Deadpool will kick 2016 off with several bangs – those bangs being gunshots – as Ryan Reynolds will give the ‘merc with the mouth’ some onscreen redemption and actually stay true to the character. The foul-mouthed, fourth-wall-breaking mercenary is the only superhero on this list that needs a red-band trailer (because the movie is rated ‘R’ for all sorts of debauchery) and is indicative of the innovation 2016 will see when it comes to the superhero genre of film. A superhero movie like Deadpool has never been made before and is benefitted by Reynolds’ commitment and love for the character, as well as the fan and studio support to stay as true to the character as possible. Deadpool marks a fresh new spark for the genre; a genre that will still have ten months left in 2016 to innovate.
Batman v Superman: Dawn of Justice is up next in March and is more than likely to be 2016’s first billion-dollar movie. For the first time ever, the two most iconic superheroes in the history of pop culture will appear on camera for the very first time. This film is a sequel to 2013’s Man of Steel and will expand the DC Comics (by way of Warner Brothers) universe on film in ways similar to what the MCU has done. By bringing Henry Cavill back as Superman and casting Ben Affleck as Batman, DC has laid the groundwork for their plan to compete with Marvel and rake in some of the movie dollars the MCU has hogged over the last seven years. The Dawn of Justice trailer hints at the possibilities of a greater universe with the introduction of Wonder Woman (as played by Gal Gadot) and everything that comes with an experienced Batman, including his villains and a presumably dead Robin.
Speaking of Batman’s villains, Suicide Squad is due out in August and features Jared Leto’s interpretation of one of the most iconic villains in the history of modern storytelling – the Joker. Eight years after Heath Ledger gave an Oscar-winning performance of the ‘clown prince of crime’ in 2008’s The Dark Knight, Jared Leto’s interpretation will appear onscreen with Margot Robbie’s portrayal of Joker’s loyal sidekick – Harley Quinn – and Will Smith’s Deadshot, among others. Suicide Squad is a film about villains teaming up together to complete secret missions for the government or otherwise be the unwilling patsies.

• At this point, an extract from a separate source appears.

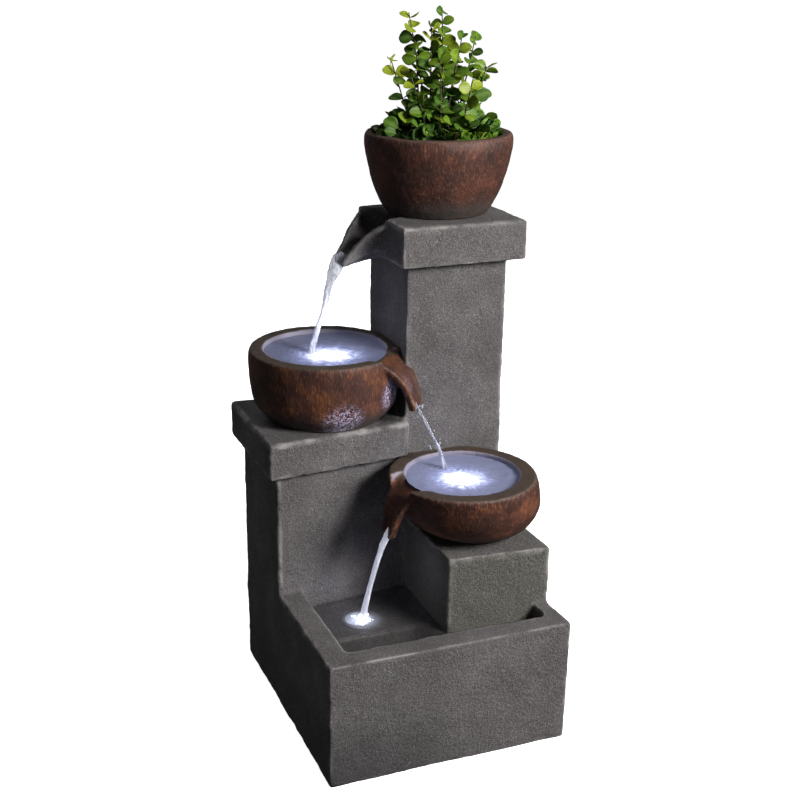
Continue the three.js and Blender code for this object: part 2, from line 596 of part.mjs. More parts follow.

It’s going to be a dark movie that will be markedly different from anything the superhero genre has produced on film by putting the emphasis on villains – something Marvel has been criticized for not doing enough of.
Marvel Studios recently released a trailer (attached above this article) for Captain America: Civil War – a film that continues to grow with every bit of news. First, Marvel announced that Robert Downey, Jr.’s Iron Man would join Chris Evans’ Captain America for a film that adapted the ‘Civil War’ comic book storyline. That storyline was massive in the comics so it should have been no surprise that Marvel then announced that the film would include characters seen in other MCU movies (such as Scarlett Johansen’s Black Widow or Anthony Mackie’s Falcon) and introduce new characters, most notably Chadwick Boseman’s introduction into the MCU as Black Panther. Then, the movie got even bigger when Marvel announced a partnership with Sony to bring Spider-Man (this time portrayed by Tom Holland) into the MCU. The MCU originally started with Marvel’s less popular characters because properties like Spider-Man, the X-Men, and the Fantastic Four belonged to other movie studios, so this is a huge deal. The trailer doesn’t show us what the MCU interpretation Spider-Man looks like, but has excited fans enough to likely help Marvel gross another billion dollars.
Deadpool, Batman v Superman: Dawn of Justice, Suicide Squad, and Captain America: Civil War represent the 2016 movies that have actually released footage, while the other films – X-Men: Apocalypse, Gambit, and Doctor Strange – have either been kept under wraps or don’t have anything to show yet. Either way, 2016 is poised to make truckloads of money on the backs of intellectual property based on popular superheroes and their counterparts.
2008 introduced audiences to what these films could be with Iron Man and The Dark Knight and 2012 stepped that up a notch with The Avengers and The Dark Knight Rises, but 2016 will provide quality movies that also open the doors for the superhero genre to live on for years to come.